▶ Data extract
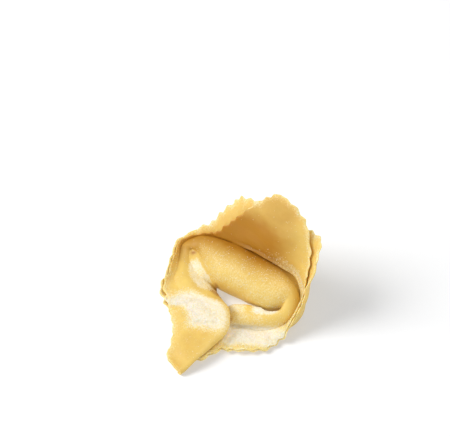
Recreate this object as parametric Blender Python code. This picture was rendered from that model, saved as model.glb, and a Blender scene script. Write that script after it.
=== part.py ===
"""Tortellino: a square of egg dough with a pinked edge, folded corner to corner over its filling
and closed into a ring, with its left wing pressed down on its right wing.

The fold runs round the inside of the ring, under the front of the belly.  The two layers of the
sheet leave the ring outwards as a flange: a steep collar behind the belly and round the right,
and a flat brim at the front.  The corners of the two layers stand apart, so the collar has three
points.  The solid is lofted through sections that stand across the fold, one for each station.
+X is right, -Y is the front, +Z is up, and the part rests on Z = 0.
"""

import math
from collections import namedtuple

import bmesh
import bpy
import numpy as np

MM = 0.001

# The sheet of dough, in mm
DOUGH = 0.8
TOOTH_PITCH = 3.5
TOOTH_DEPTH = 1.1
PINKED_BAND = 1.0
STUCK_SHARE = 0.75
TIP_LENGTH = 1.5
CORNER_EASING = 1.5

# The dab of dough where the left wing is pressed down on the right one, hidden between them:
# its middle and its half-widths, in mm
PRESS_MIDDLE = (-6.6, -10.2, 3.4)
PRESS_REACH = (2.6, 2.2, 1.3)

# The belly, an egg of filling under the dough, in mm
BELLY_MIDDLE = (0.8, 3.0)
BELLY_HEADING = -34.0
BELLY_RADIUS = 6.8
BELLY_HALF_LENGTH = 20.0
BELLY_TAPER = 2.6

# The mesh
COLUMNS_PER_TOOTH = 4
RUN_SAMPLES = 1500
SHORTEST_STEP = 2.0
LOWER_INNER_POINTS = 2
UPPER_POINTS = 6
FACE_STEPS = 3
OUTER_WALL_POINTS = 3

# A section across the fold.  foot: where the fold meets the hole, in plan.  facing: the way
# outwards from the hole, in degrees from +X.  reach and rise: half-width and height of the tube
# above the fold.  fold, under: heights of the fold and of the underside.  crown: 2 for a round
# tube, less for one with a ridge along its top.  seam: where round the tube the flange leaves it,
# in degrees.  lean: slope of the flange at the seam and at the rim.  inner, outer: length of the
# flange in the inner and in the outer layer.  gap: how far the two rims stand apart.
Station = namedtuple("Station", "foot facing reach rise fold under crown seam lean inner outer gap")


def belly_radius(along):
    return BELLY_RADIUS * math.sqrt(1.0 - (abs(along) / BELLY_HALF_LENGTH) ** BELLY_TAPER)


def across_belly(along, facing, seam, lean, inner, outer, gap, slack=0.0, raised=0.0):
    """The station at a distance along the belly from its middle.  slack draws its front side in,
    raised lifts the fold."""
    heading = math.radians(BELLY_HEADING)
    radius = belly_radius(along)
    front = radius - slack
    x = BELLY_MIDDLE[0] + along * math.cos(heading) + front * math.sin(heading)
    y = BELLY_MIDDLE[1] + along * math.sin(heading) - front * math.cos(heading)
    reach = radius - slack / 2
    rise, fold = radius - raised, radius + raised
    return Station((x, y), facing, reach, rise, fold, 0.0, 2.0, seam, lean, inner, outer, gap)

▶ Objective
Using the data above, reproduce every line exactly.

▶ Written answer
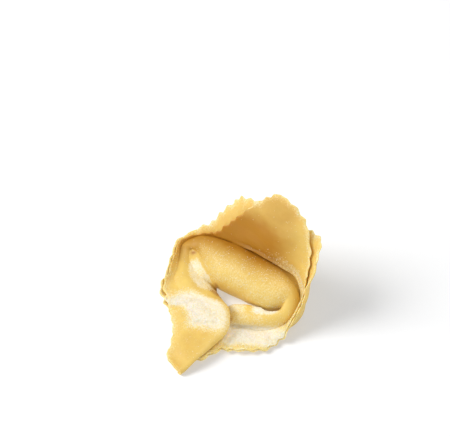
Recreate this object as parametric Blender Python code. This picture was rendered from that model, saved as model.glb, and a Blender scene script. Write that script after it.
=== part.py ===
"""Tortellino: a square of egg dough with a pinked edge, folded corner to corner over its filling
and closed into a ring, with its left wing pressed down on its right wing.

The fold runs round the inside of the ring, under the front of the belly.  The two layers of the
sheet leave the ring outwards as a flange: a steep collar behind the belly and round the right,
and a flat brim at the front.  The corners of the two layers stand apart, so the collar has three
points.  The solid is lofted through sections that stand across the fold, one for each station.
+X is right, -Y is the front, +Z is up, and the part rests on Z = 0.
"""

import math
from collections import namedtuple

import bmesh
import bpy
import numpy as np

MM = 0.001

# The sheet of dough, in mm
DOUGH = 0.8
TOOTH_PITCH = 3.5
TOOTH_DEPTH = 1.1
PINKED_BAND = 1.0
STUCK_SHARE = 0.75
TIP_LENGTH = 1.5
CORNER_EASING = 1.5

# The dab of dough where the left wing is pressed down on the right one, hidden between them:
# its middle and its half-widths, in mm
PRESS_MIDDLE = (-6.6, -10.2, 3.4)
PRESS_REACH = (2.6, 2.2, 1.3)

# The belly, an egg of filling under the dough, in mm
BELLY_MIDDLE = (0.8, 3.0)
BELLY_HEADING = -34.0
BELLY_RADIUS = 6.8
BELLY_HALF_LENGTH = 20.0
BELLY_TAPER = 2.6

# The mesh
COLUMNS_PER_TOOTH = 4
RUN_SAMPLES = 1500
SHORTEST_STEP = 2.0
LOWER_INNER_POINTS = 2
UPPER_POINTS = 6
FACE_STEPS = 3
OUTER_WALL_POINTS = 3

# A section across the fold.  foot: where the fold meets the hole, in plan.  facing: the way
# outwards from the hole, in degrees from +X.  reach and rise: half-width and height of the tube
# above the fold.  fold, under: heights of the fold and of the underside.  crown: 2 for a round
# tube, less for one with a ridge along its top.  seam: where round the tube the flange leaves it,
# in degrees.  lean: slope of the flange at the seam and at the rim.  inner, outer: length of the
# flange in the inner and in the outer layer.  gap: how far the two rims stand apart.
Station = namedtuple("Station", "foot facing reach rise fold under crown seam lean inner outer gap")


def belly_radius(along):
    return BELLY_RADIUS * math.sqrt(1.0 - (abs(along) / BELLY_HALF_LENGTH) ** BELLY_TAPER)


def across_belly(along, facing, seam, lean, inner, outer, gap, slack=0.0, raised=0.0):
    """The station at a distance along the belly from its middle.  slack draws its front side in,
    raised lifts the fold."""
    heading = math.radians(BELLY_HEADING)
    radius = belly_radius(along)
    front = radius - slack
    x = BELLY_MIDDLE[0] + along * math.cos(heading) + front * math.sin(heading)
    y = BELLY_MIDDLE[1] + along * math.sin(heading) - front * math.cos(heading)
    reach = radius - slack / 2
    rise, fold = radius - raised, radius + raised
    return Station((x, y), facing, reach, rise, fold, 0.0, 2.0, seam, lean, inner, outer, gap)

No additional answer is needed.